William was the kind of man who used to hit the ceiling with a broomstick or the walls with his fists, screaming about the racket. Even if it was something as simple as a baby waking up at night for some milk.
“Glad to hear you have someone new around if you ever need anything,” I said, thinking about the last neighbor. A man who my uncle had pissed off so badly that I wasn’t sure he would so much as call the cops if he heard a scream. At least not until the smell of decomposition got too strong to ignore.
“Don’t need help,” he griped, flicking ash toward the ashtray instead of actually making it in. Not that he could have anyway with how full it was.
I rinsed the last coffee cup, then made my way over to grab the ashtray, dumping it in the trash before returning it.
It was killing me not to be able to run a vacuum, no idea how many skin cells, ashes, or dirt was crushed into the discolored carpet.
I’d actually been kind of a slob myself when I lived at home and a few of the years living at the clubhouse. Enough that the guys used to rib me about it. But when I started to care for my uncle who lived in his own filth—unlike my grandfather who tried to keep things at least somewhat tidy—you could say I saw the light and the error of my ways.
Now, I was a lot more conscious about shit like that. Not a neat freak by any stretch of the imagination. But bothered enough by mold and dust that I wanted to clean it when I saw it.
Each time I was in this apartment, though, I became aware of a new kind of filth to clean.

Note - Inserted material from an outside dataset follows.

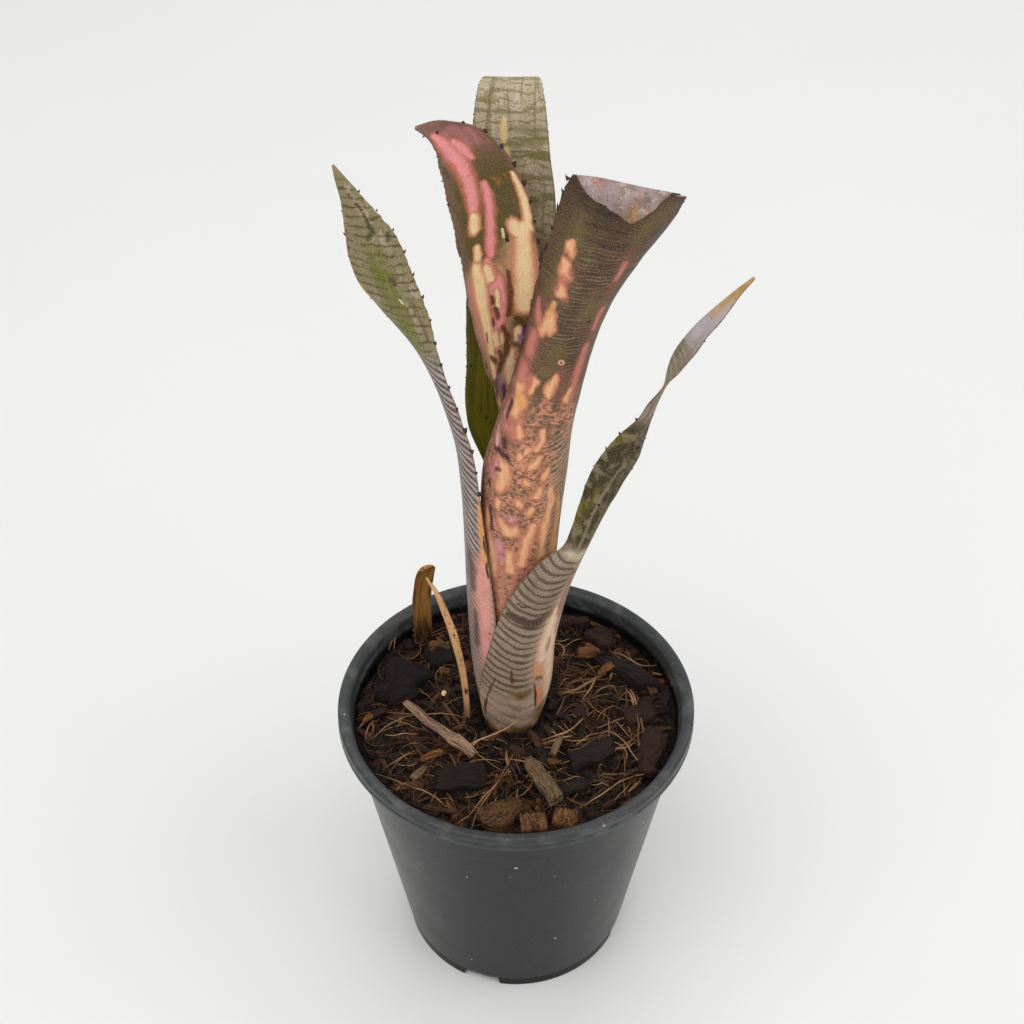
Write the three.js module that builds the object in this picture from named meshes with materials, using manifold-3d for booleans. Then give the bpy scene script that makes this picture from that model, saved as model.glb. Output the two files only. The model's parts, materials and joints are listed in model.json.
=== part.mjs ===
// A billbergia, a tube-shaped bromeliad, growing in bark mix in a 13 cm nursery pot.
// Millimetres, +Z up. The origin is on the table, under the middle of the pot.
import * as THREE from "three";
import { mergeVertices } from "three/addons/utils/BufferGeometryUtils.js";
import Module from "manifold-3d";

const wasm = await Module();
wasm.setup();

// Pot
const potHeight = 117;
const rimRadius = 65;
const rimDepth = 6;
const rimInnerRadius = 60.4;
const rimDrop = 0.8;
const wallTopRadius = 61.4;
const wallFootRadius = 43.9;
const wallThickness = 1.4;
const ledgeHeight = 97;
const ledgeStep = 0.6;
const footRadius = 43.2;
const footWidth = 2.2;
const footHeight = 4.3;
const floorThickness = 1.6;
const potSides = 56;
const notchCount = 4;
const notchWidth = 15;
const notchFirstAngle = -108;
const drainRadius = 5;
const drainSlot = { length: 12, width: 5 };

// Potting mix
const mixHeight = 107;
const mixGap = 0.4;
const mixRelief = 1.5;
const mixRings = 8;
const mixSpokes = 36;
const chipCount = 32;
const wellRadius = 15;
const wellFloor = 98;
const pieceGap = 0.3;
const recessGrowth = 2;

// Rosette
const tubeCentre = { x: -2.2, y: 4 };
const leafFoot = 99.4;
const leafThickness = 0.9;
const marginThickness = 0.7;
const spineSpacing = 8.5;
const spineLength = 1.7;
const spineBase = 1.8;
const leastHalfWidth = 0.3;
const stem = { radius: 6.6, top: 114, shoulder: 109 };

const colours = {
  pot: { color: 0x2c2f30, roughness: 0.55, metalness: 0 },
  mix: { color: 0x2a1a12, roughness: 0.95, metalness: 0 },
  darkBark: { color: 0x33241f, roughness: 0.9, metalness: 0 },
  tanBark: { color: 0x8a6a48, roughness: 0.85, metalness: 0 },
  stem: { color: 0x5a3a1c, roughness: 0.8, metalness: 0 },
  hoodLeaf: { color: 0xb98a62, roughness: 0.45, metalness: 0 },
  tallLeaf: { color: 0x9a9280, roughness: 0.7, metalness: 0 },
  funnelLeaf: { color: 0x8a6a58, roughness: 0.6, metalness: 0 },
  bandedLeaf: { color: 0x857a68, roughness: 0.7, metalness: 0 },
  dryLeaf: { color: 0xa07a45, roughness: 0.8, metalness: 0 },
};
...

Suddenly, the dirt on the windows was driving me a bit nuts. Enough that I made my way back to the cleaning supplies, grabbing the glass cleaner and some paper towels, and getting to work on them.
My stomach felt a little sick at seeing the nearly black grime that coated several changes of paper towels before, suddenly, the sun was streaming in again.
“The fuck you do that for?” my uncle grumbled. “Now there’s a glare on the TV.”
Of course there was.
I drew down the grimy blinds to satisfy him before making my usual trip into the bathroom to clean up, then collect some clothes to wash.
When I made my way toward the laundry room, I glanced over at the whiteboard.
Under my riddle was the answer in a swirly, feminine script.
He’s already stuffed.
I didn’t know who this Jade woman was. But I prayed to hell that she didn’t get too close to my uncle. Because it would be a real shame for all her smart and kind to get ruined by all his cranky ingratitude.